DeepSpeed Dynamic/variable batch size support

For the model I am training, I am relying on a custom Sampler, that returns variable batch sizes. My task at hand is translation, where I following Attention is all you need (2017) create batches based on total token count in a batch, which given the variable length input, results in batches of varying numbers of examples (examples here being one source/target text translation pair).

For regular DDP based training, this worked fine, by simply creating a distributed version of this sampler, to split the variable size batch into sub-batches based on the GPU rank. For DeepSpeed however, I am forced to provide either train_micro_batch_size_per_gpu or train_batch_size, both my current understanding tells me are based on the number of examples in the batch.

As the number of examples in my batch varies for each batch, and I just want to configure the accumulation based on batch count, rather than batch size, I'm not sure how to achieve this with DeepSpeed's configuration.
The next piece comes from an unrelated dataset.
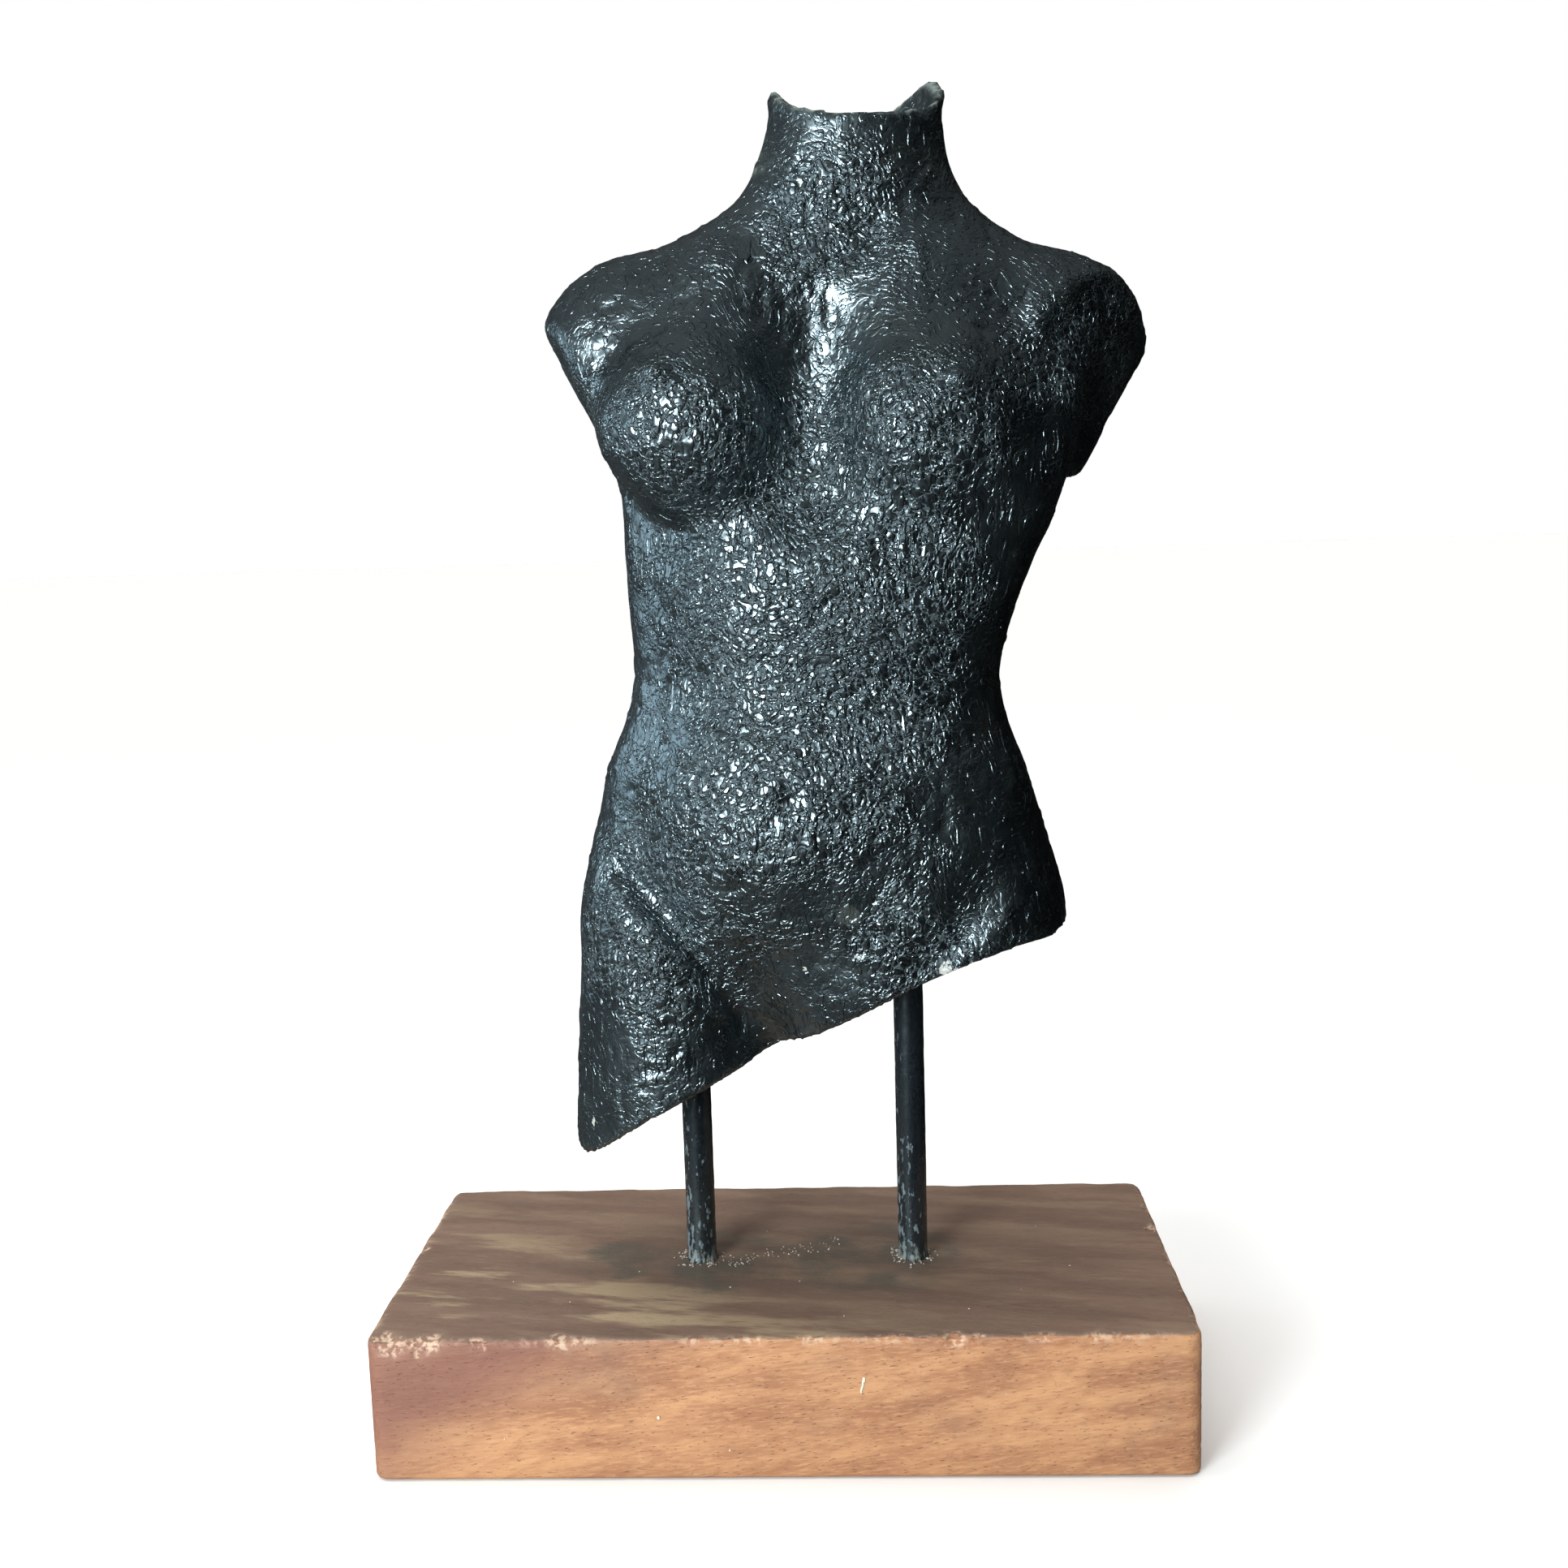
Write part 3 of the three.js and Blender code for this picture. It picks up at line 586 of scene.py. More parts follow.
def black_ceramic():
    material, tree, shader = new_material("black_ceramic")
    place = place_in(tree)
    kept_numbers = ("flow", "hollow", "broken", "worked")
    flow, hollow, broken, worked = (
        put(tree, "Attribute", "Fac", {"attribute_name": name}) for name in kept_numbers
    )

    def flow_place(width, length):
        squeezed = maths(tree, "DIVIDE", flow, width)
        offset = put(tree, "CombineXYZ", 0, Z=squeezed)
        spread = vector_maths(tree, "MULTIPLY", place, (1 / (length * MM),) * 3)
        return vector_maths(tree, "ADD", spread, offset)

    wrinkle = noise(tree, flow_place(8.0, 3.4), 1.0, detail=0.0)
    ridge = maths(tree, "ABSOLUTE", maths(tree, "SUBTRACT", wrinkle, 0.5))
    ridge = maths(tree, "MINIMUM", maths(tree, "MULTIPLY", ridge, 9.0), 1.0)
    ridge = maths(tree, "MULTIPLY", ridge, maths(tree, "MULTIPLY_ADD", worked, 0.85, 0.15))
    warp = put(tree, "TexNoise", "Color", Vector=place, Scale=330.0, Detail=1.0)
    warp = vector_maths(tree, "MULTIPLY", vector_maths(tree, "SUBTRACT", warp, (0.5,) * 3), (1.7,) * 3)
    pads_at = vector_maths(tree, "ADD", flow_place(15.0, 4.4), warp)
    pads = put(tree, "TexVoronoi", "Distance", {"feature": "DISTANCE_TO_EDGE"}, Vector=pads_at, Scale=1.0)
    crack = maths(tree, "MULTIPLY_ADD", worked, 0.8, 0.1)
    crack = maths(tree, "MULTIPLY", step(tree, pads, 0.10, 0.02), crack)
    pads = step(tree, pads, 0.0, 0.16)
    pads = maths(tree, "MULTIPLY", pads, maths(tree, "MULTIPLY_ADD", worked, 0.85, 0.15))
    curl = noise(tree, flow_place(-7.0, 2.6), 1.0, detail=0.5)
    curl = maths(tree, "MULTIPLY", curl, maths(tree, "MULTIPLY_ADD", worked, 0.75, 0.25))
    dash = noise(tree, flow_place(3.6, 3.0), 1.0, detail=0.0)
    dash = maths(tree, "ADD", step(tree, dash, 0.66, 0.73), step(tree, dash, 0.34, 0.27))
    grit = noise(tree, place, 1000.0, detail=3.0, roughness=0.6)
    relief = bump(tree, ridge, RIDGE_RELIEF)
    for layer, depth in ((pads, PAD_RELIEF), (curl, CURL_RELIEF), (dash, DASH_RELIEF), (grit, GRIT_RELIEF)):
        relief = bump(tree, layer, depth, relief)

    tone = noise(tree, place, 30.0, detail=4.0, roughness=0.6)
    colour = blend(tree, step(tree, tone, 0.38, 0.64), (0.0014, 0.0022, 0.0026), (0.0044, 0.0066, 0.0078))
    warm = noise(tree, vector_maths(tree, "ADD", place, (0.3, 0.1, 0.7)), 45.0, detail=3.0)
    colour = blend(tree, step(tree, warm, 0.58, 0.75), colour, (0.0065, 0.0070, 0.0055))
    # Painted shade: the colour is darkened where the relief is hollow.
    colour = blend(tree, step(tree, hollow, 0.15, 0.9), colour, (0.0025, 0.0028, 0.003))
    worn = maths(tree, "MULTIPLY", step(tree, hollow, -0.35, -1.0), step(tree, grit, 0.48, 0.64))
    colour = blend(tree, worn, colour, (0.014, 0.019, 0.021))
    grains = put(tree, "TexVoronoi", "Distance", Vector=place, Scale=420.0)
    chosen = step(tree, noise(tree, place, 170.0, detail=0.0), 0.76, 0.82)
    grain = maths(tree, "MULTIPLY", step(tree, grains, 0.17, 0.09), chosen)
    colour = blend(tree, grain, colour, (0.42, 0.43, 0.40))
    colour = blend(tree, spots_near(tree, place, GREENISH_SPOTS), colour, (0.030, 0.034, 0.030))
    pale = spots_near(tree, place, PALE_SPOTS)
    plaster = spots_near(tree, place, PLASTER_SPOTS)
    colour = blend(tree, maths(tree, "MAXIMUM", pale, plaster), colour, (0.46, 0.45, 0.41))
    bare = maths(tree, "MULTIPLY", broken, step(tree, noise(tree, place, 160.0, detail=4.0), 0.40, 0.56))
    colour = blend(tree, bare, colour, (0.125, 0.145, 0.120))

    gloss = noise(tree, place, 70.0, detail=4.0, roughness=0.65)
    gloss = put(tree, "MapRange", 0, Value=gloss, From_Min=0.3, From_Max=0.7, To_Min=0.22, To_Max=0.35)
    matt = maths(tree, "MAXIMUM", maths(tree, "MAXIMUM", bare, plaster), maths(tree, "MAXIMUM", grain, crack))
    rough = maths(tree, "MAXIMUM", gloss, maths(tree, "MULTIPLY", matt, 0.8))
    fill(tree, shader.inputs["Base Color"], colour)
    fill(tree, shader.inputs["Roughness"], rough)
    fill(tree, shader.inputs["Normal"], relief)
    shader.inputs["IOR"].default_value = GLAZE_IOR
    shader.inputs["Specular Tint"].default_value = GLAZE_TINT
    return material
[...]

Am I misunderstanding the impact of the configuration variables, missing some other configuration, or is this not possible to achieve at the moment?

May 06 '21 12:05 ecly

I'm also super interested in knowing more about this. Happy to lend a hand, so to see it available faster!
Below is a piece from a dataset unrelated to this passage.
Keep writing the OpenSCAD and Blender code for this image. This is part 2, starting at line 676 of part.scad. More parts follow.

Apr 15 '22 02:04 aniruddhakal

@ecly, apologies that this request somehow slipped through. I wonder what solution you ended up with and whether you are still interested in DeepSpeed support?

@aniruddhakal, thanks for bumping this back to our attention. Is it okay to wait @ecly to respond in order to decide next steps?

Apr 18 '22 13:04 tjruwase

@tjruwase we ended up for the most part just using pure DDP in PyTorch. We did have moderate success using Fairscale which supported the variable batch sizes out of the box, but didn't find any value from doing so with our model size of ~200M parameters. The problem is very much still relevant to us, as we'd still like to further adopt DeepSpeed, but this is a blocker that makes it non-trivial for us to adopt.

Apr 18 '22 16:04 ecly

@tjruwase we ended up for the most part just using pure DDP in PyTorch. We did have moderate success using Fairscale which supported the variable batch sizes out of the box, but didn't find any value from doing so with our model size of ~200M parameters. The problem is very much still relevant to us, as we'd still like to further adopt DeepSpeed, but this is a blocker that makes it non-trivial for us to adopt.

Hello，how to use dynamic batch in ddp, can you give an example. due to the dynamic batch size, the number of batches allocated by different ranks is inconsistent. This is what makes different ranks unable to communicate in DDP. Are there other solutions？

Jun 09 '22 08:06 wangleiofficial

@ecly, I am also interested in your dynamic batch in ddp. If you can share some client code with us, that would help with DeepSpeed support. Thanks!

Jun 09 '22 13:06 tjruwase

@tjruwase infinibatch may be a good choice for the dynamic batch in ddp. Notice, Dataset with the DistributedSampler may be better than infinibatch for validation set.

Jun 13 '22 03:06 wangleiofficial

Hey @tjruwase and @wangleiofficial

As my original question is starting to be a bit old, I think I perhaps need to retest on a newer version of DeepSpeed to confirm that it's still the case. But nonetheless, I'll share a bit more details below.

The idea is just that we limit batches in the number of total tokens in the batch (to provide a similar amount of signal for learning in each minibatch), rather than the number of examples in the context of training Transformers on text inputs of varying length (in our case for Machine Translation). The code for our MaxTokensBatchSampler that we use as a batch_sampler with the PyTorch DataLoader, is similar in nature to the one used in fairseq: https://github.com/facebookresearch/fairseq/blob/b5a039c292facba9c73f59ff34621ec131d82341/fairseq/data/data_utils.py#L282

We adapt it for DDP with only a tiny bit of code:

class DistributedMaxTokensBatchSampler(DistributedSampler, MaxTokensBatchSampler):

    def __init__(self, dataset: TranslationDataset, batch_max_tokens: int, **kwargs):
        DistributedSampler.__init__(self, dataset)
        MaxTokensBatchSampler.__init__(self, dataset, batch_max_tokens, **kwargs)

    def __iter__(self) -> Iterator[List[int]]:
        iterator = MaxTokensBatchSampler.__iter__(self)
        return itertools.islice(iterator, self.rank, None, self.num_replicas)

    def __len__(self):
        return len(self.batches) // self.num_replicas

This approach can effectively result in batches with different numbers of examples, but where they are similarly sized in terms of the number of tokens. It works out of the box with DDP from our experience.

Jun 13 '22 09:06 ecly

Keep tracking this issue

Mar 01 '23 09:03 HsunGong